WRITTEN REQUEST: Output all of the data below exactly as given.

INFORMATION SUPPLIED:
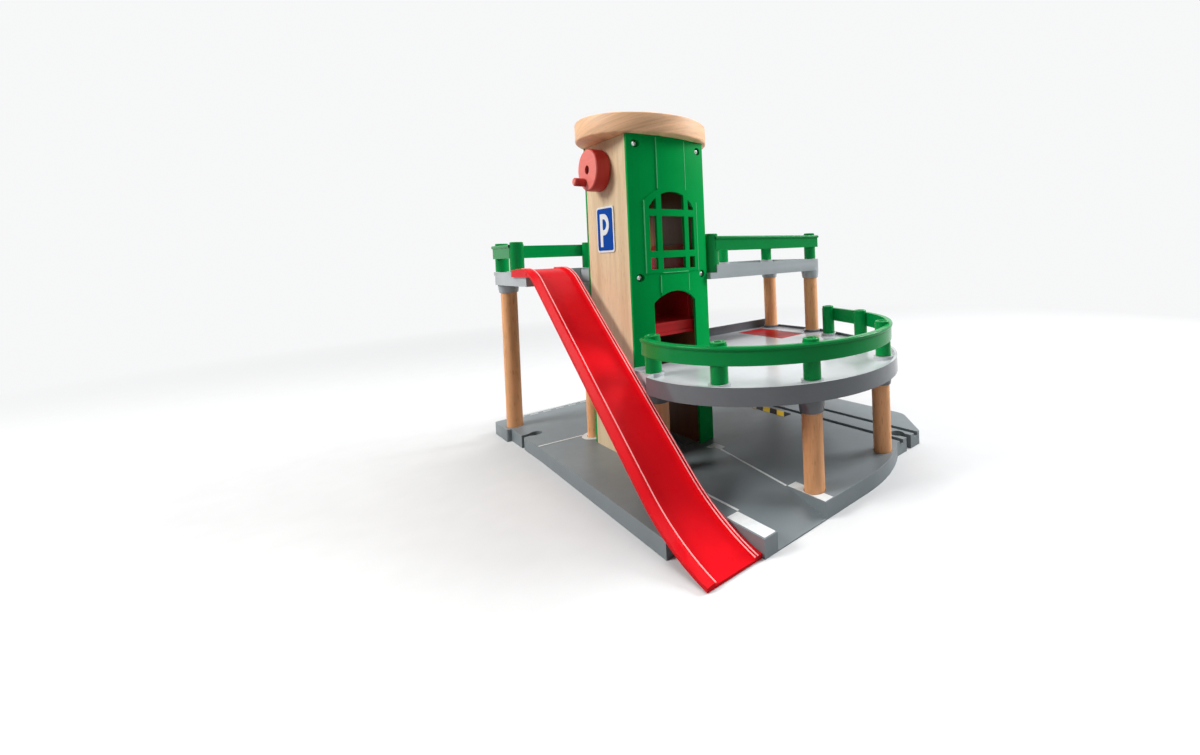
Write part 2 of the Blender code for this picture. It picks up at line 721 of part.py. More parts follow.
def window(body, face):
    """Cut the arched window and leave its bars."""
    ends = sorted((face * (BOARD_HALF - 2 * SINK), face * (PANEL_APEX + PAST)))
    opening = extrude("window", arch(WINDOW_HALF, WINDOW_BOTTOM, WINDOW_SPRING, WINDOW_TOP),
                      *ends, "Y")
    reach = WINDOW_HALF + PAST
    bars = []
    for side in (-1, 1):
        x = side * BAR_X
        bars.append(box("bar", x - BAR_WIDTH / 2, x + BAR_WIDTH / 2, ends[0] - PAST,
                        ends[1] + PAST, WINDOW_BOTTOM - PAST, WINDOW_TOP + PAST))
    for z in (BAR_LOW_Z, BAR_HIGH_Z):
        bars.append(box("bar", -reach, reach, ends[0] - PAST, ends[1] + PAST,
                        z - BAR_HEIGHT / 2, z + BAR_HEIGHT / 2))
    cut(opening, *bars)
    return cut(body, opening)


def panels():
    ground = arch(DOOR_HALF, -PAST, GROUND_DOOR_TOP - DOOR_RISE, GROUND_DOOR_TOP)
    doors = []
    for floor, bottom in ((MID_TOP, MID_BOTTOM), (UPPER_TOP, UPPER_BOTTOM)):
        top = floor + DOOR_CLEAR
        doors.append(arch(DOOR_HALF, bottom - GAP, top - DOOR_RISE, top))
    front = panel("tower_front_panel", -1, (ground, doors[0]))
    finish(window(front, -1), GREEN)
    finish(panel("tower_back_panel", 1, (ground, doors[1])), GREEN)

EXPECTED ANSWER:
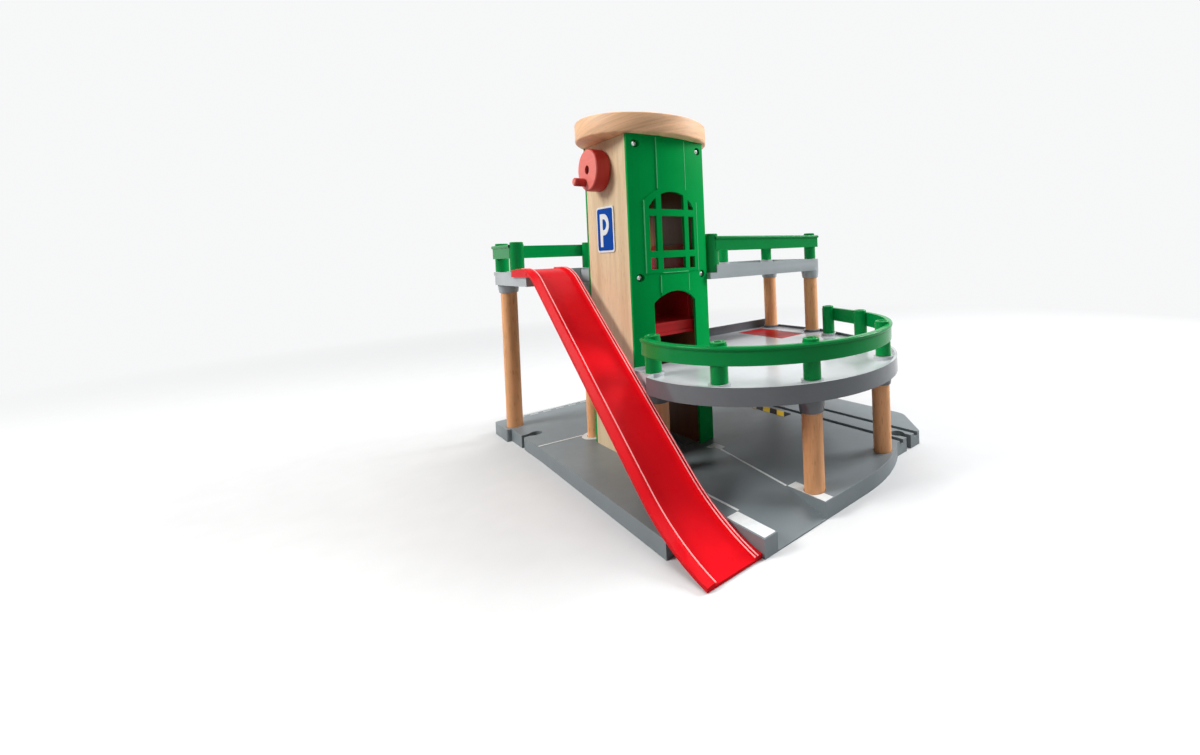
Write part 2 of the Blender code for this picture. It picks up at line 721 of part.py. More parts follow.
def window(body, face):
    """Cut the arched window and leave its bars."""
    ends = sorted((face * (BOARD_HALF - 2 * SINK), face * (PANEL_APEX + PAST)))
    opening = extrude("window", arch(WINDOW_HALF, WINDOW_BOTTOM, WINDOW_SPRING, WINDOW_TOP),
                      *ends, "Y")
    reach = WINDOW_HALF + PAST
    bars = []
    for side in (-1, 1):
        x = side * BAR_X
        bars.append(box("bar", x - BAR_WIDTH / 2, x + BAR_WIDTH / 2, ends[0] - PAST,
                        ends[1] + PAST, WINDOW_BOTTOM - PAST, WINDOW_TOP + PAST))
    for z in (BAR_LOW_Z, BAR_HIGH_Z):
        bars.append(box("bar", -reach, reach, ends[0] - PAST, ends[1] + PAST,
                        z - BAR_HEIGHT / 2, z + BAR_HEIGHT / 2))
    cut(opening, *bars)
    return cut(body, opening)


def panels():
    ground = arch(DOOR_HALF, -PAST, GROUND_DOOR_TOP - DOOR_RISE, GROUND_DOOR_TOP)
    doors = []
    for floor, bottom in ((MID_TOP, MID_BOTTOM), (UPPER_TOP, UPPER_BOTTOM)):
        top = floor + DOOR_CLEAR
        doors.append(arch(DOOR_HALF, bottom - GAP, top - DOOR_RISE, top))
    front = panel("tower_front_panel", -1, (ground, doors[0]))
    finish(window(front, -1), GREEN)
    finish(panel("tower_back_panel", 1, (ground, doors[1])), GREEN)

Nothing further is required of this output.